Start of SOURCE EXCERPT
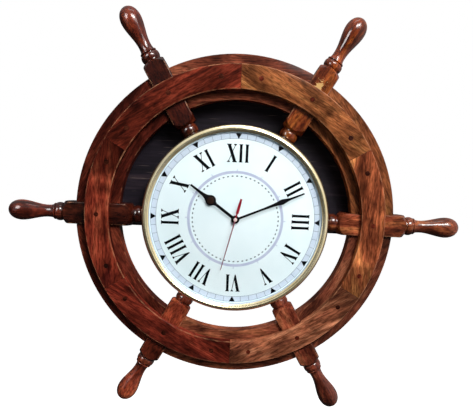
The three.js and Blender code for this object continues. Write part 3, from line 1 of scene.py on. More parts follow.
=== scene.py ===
# %% [markdown]
# # A ship's wheel wall clock
# The real object is a wooden wheel with six turned spokes. A round battery clock is let into its
# hub. The solid model is loaded first and stays as it is. It says where everything goes. The
# pieces that the eye meets are then made again with more detail, each in its own place.

# %% Load the solid model
import math

import bmesh
import bpy
from mathutils import Matrix, Vector


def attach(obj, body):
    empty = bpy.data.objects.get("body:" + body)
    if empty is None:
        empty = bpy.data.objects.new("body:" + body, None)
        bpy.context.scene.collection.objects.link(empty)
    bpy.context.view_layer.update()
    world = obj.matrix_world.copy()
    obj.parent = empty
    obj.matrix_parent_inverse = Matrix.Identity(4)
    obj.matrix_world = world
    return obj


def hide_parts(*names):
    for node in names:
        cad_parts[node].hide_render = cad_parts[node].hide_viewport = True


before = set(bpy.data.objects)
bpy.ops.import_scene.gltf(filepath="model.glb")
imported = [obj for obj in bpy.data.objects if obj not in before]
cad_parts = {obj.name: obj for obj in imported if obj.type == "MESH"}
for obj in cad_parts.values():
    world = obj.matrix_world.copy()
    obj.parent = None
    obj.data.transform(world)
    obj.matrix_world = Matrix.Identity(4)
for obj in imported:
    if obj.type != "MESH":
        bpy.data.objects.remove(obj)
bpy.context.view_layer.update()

MM = 0.001


def in_mm(*numbers):
    return [round(v / MM, 1) for v in numbers]


# %% [markdown]
# ## Directions
# The clock faces -Y and stands upright along Z. It is easier to think of it as seen from the
# front, so two small helpers turn front-view numbers into places in the scene. `seen` takes
# across, up and depth. `on_wheel` takes a radius and a depth, ready to be spun about the wheel's
# axis. Depth grows towards the viewer, and depth 0 is the plane that holds the spokes' axes.
# The spin operator turns a line clockwise as seen along its axis, so the wheel's axis points
# away from the viewer here, and angles then grow counterclockwise as seen from the front.

# %% Front-view places
AROUND_WHEEL = (0, 1, 0)
AROUND_SPOKE = (1, 0, 0)


def seen(across, up, depth):
    return Vector((across, -depth, up)) * MM


def on_wheel(radius, depth):
    return seen(radius, 0, depth)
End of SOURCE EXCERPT
(YOUR INSTRUCTIONS): Write down every line of the data exactly as it appears above.

(CORRECT OUTPUT):
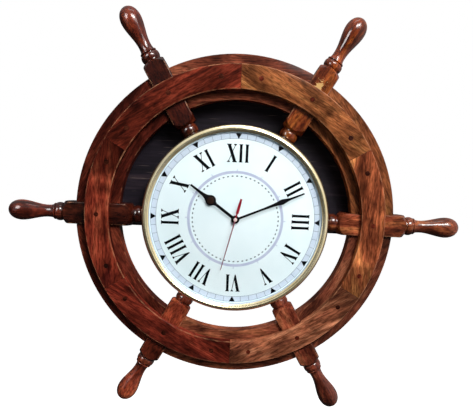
The three.js and Blender code for this object continues. Write part 3, from line 1 of scene.py on. More parts follow.
=== scene.py ===
# %% [markdown]
# # A ship's wheel wall clock
# The real object is a wooden wheel with six turned spokes. A round battery clock is let into its
# hub. The solid model is loaded first and stays as it is. It says where everything goes. The
# pieces that the eye meets are then made again with more detail, each in its own place.

# %% Load the solid model
import math

import bmesh
import bpy
from mathutils import Matrix, Vector


def attach(obj, body):
    empty = bpy.data.objects.get("body:" + body)
    if empty is None:
        empty = bpy.data.objects.new("body:" + body, None)
        bpy.context.scene.collection.objects.link(empty)
    bpy.context.view_layer.update()
    world = obj.matrix_world.copy()
    obj.parent = empty
    obj.matrix_parent_inverse = Matrix.Identity(4)
    obj.matrix_world = world
    return obj


def hide_parts(*names):
    for node in names:
        cad_parts[node].hide_render = cad_parts[node].hide_viewport = True


before = set(bpy.data.objects)
bpy.ops.import_scene.gltf(filepath="model.glb")
imported = [obj for obj in bpy.data.objects if obj not in before]
cad_parts = {obj.name: obj for obj in imported if obj.type == "MESH"}
for obj in cad_parts.values():
    world = obj.matrix_world.copy()
    obj.parent = None
    obj.data.transform(world)
    obj.matrix_world = Matrix.Identity(4)
for obj in imported:
    if obj.type != "MESH":
        bpy.data.objects.remove(obj)
bpy.context.view_layer.update()

MM = 0.001


def in_mm(*numbers):
    return [round(v / MM, 1) for v in numbers]


# %% [markdown]
# ## Directions
# The clock faces -Y and stands upright along Z. It is easier to think of it as seen from the
# front, so two small helpers turn front-view numbers into places in the scene. `seen` takes
# across, up and depth. `on_wheel` takes a radius and a depth, ready to be spun about the wheel's
# axis. Depth grows towards the viewer, and depth 0 is the plane that holds the spokes' axes.
# The spin operator turns a line clockwise as seen along its axis, so the wheel's axis points
# away from the viewer here, and angles then grow counterclockwise as seen from the front.

# %% Front-view places
AROUND_WHEEL = (0, 1, 0)
AROUND_SPOKE = (1, 0, 0)


def seen(across, up, depth):
    return Vector((across, -depth, up)) * MM


def on_wheel(radius, depth):
    return seen(radius, 0, depth)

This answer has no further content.